Horse racing in the vicinity of Kelso racecourse can be traced back to 1734 when meetings would be held five miles from the borders town at Caverton Edge  and subsequently Blakelaw. The current location for the racecourse opened in 1822 on ground locals referred to as Berrymoss, an area of low ground that got particularly wet and soft and was initially known as the Duke’s Course. 

The grandstand was opened the same year and remains erect although has undergone extensive modernisation. The grandstand is a protected building and considered a Class A listed building by Historic Scotland; it along with the racecourse was subject to a failed arson attempt by suffragettes in 1913. 

Kelso racecourse hosted flat racing initially but became a National Hunt course in 1888 following the move by the United Border Hunt to the racecourse.

Kelso Racecourse Address

The official racecourse address for Kelso racecourse is:

The Racecourse

How To get to Kelso Racecourse

By car: The course is one mile north of Kelso on the B6461 Ednam Road. Kelso is off the A698 by the A68 & A7 from Edinburgh and the A699 from the West. Travellers from the south should head towards Newcastle on the A1 and join the A697 towards Coldstream, connecting with the A698 and onwards to the track.

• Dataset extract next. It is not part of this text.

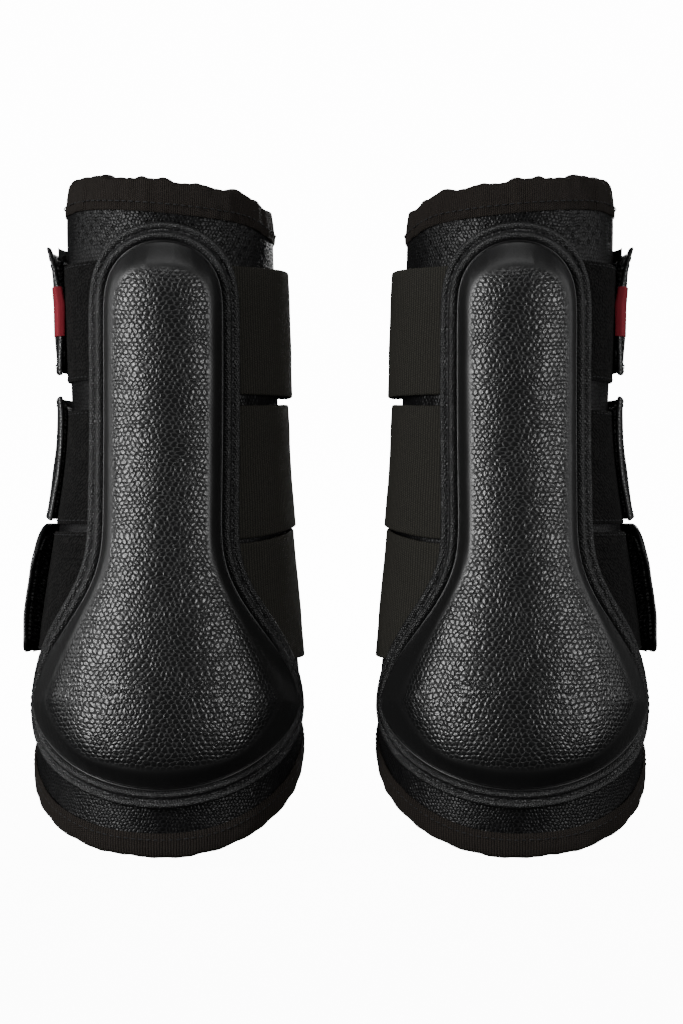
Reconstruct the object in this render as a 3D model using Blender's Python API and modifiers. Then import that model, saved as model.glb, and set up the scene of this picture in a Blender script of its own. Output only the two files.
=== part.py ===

By train: The nearest railway station to Kelso is Tweedbank which sits on the Borders Railway link to Edinburgh. There are shuttle buses operating from the station to and from the track on racedays although these require prebooking and are chargeable. 

For racegoers from the south the closest railway station can be found at Berwick-Upon-Tweed which is around 20 miles from the racecourse. Due to a lack of public transport, taxis from here might be the best way to get to the track from the station although prices might prove prohibitive given the distance.

By bus: There are bus services  which operate via Kelso from Berwick-Upon-Tweed and Galashiels. Travellers by bus from Edinburgh will require to change buses in Galashiels for onward travel to the track. The course is around 20minutes’ walk from the town centre.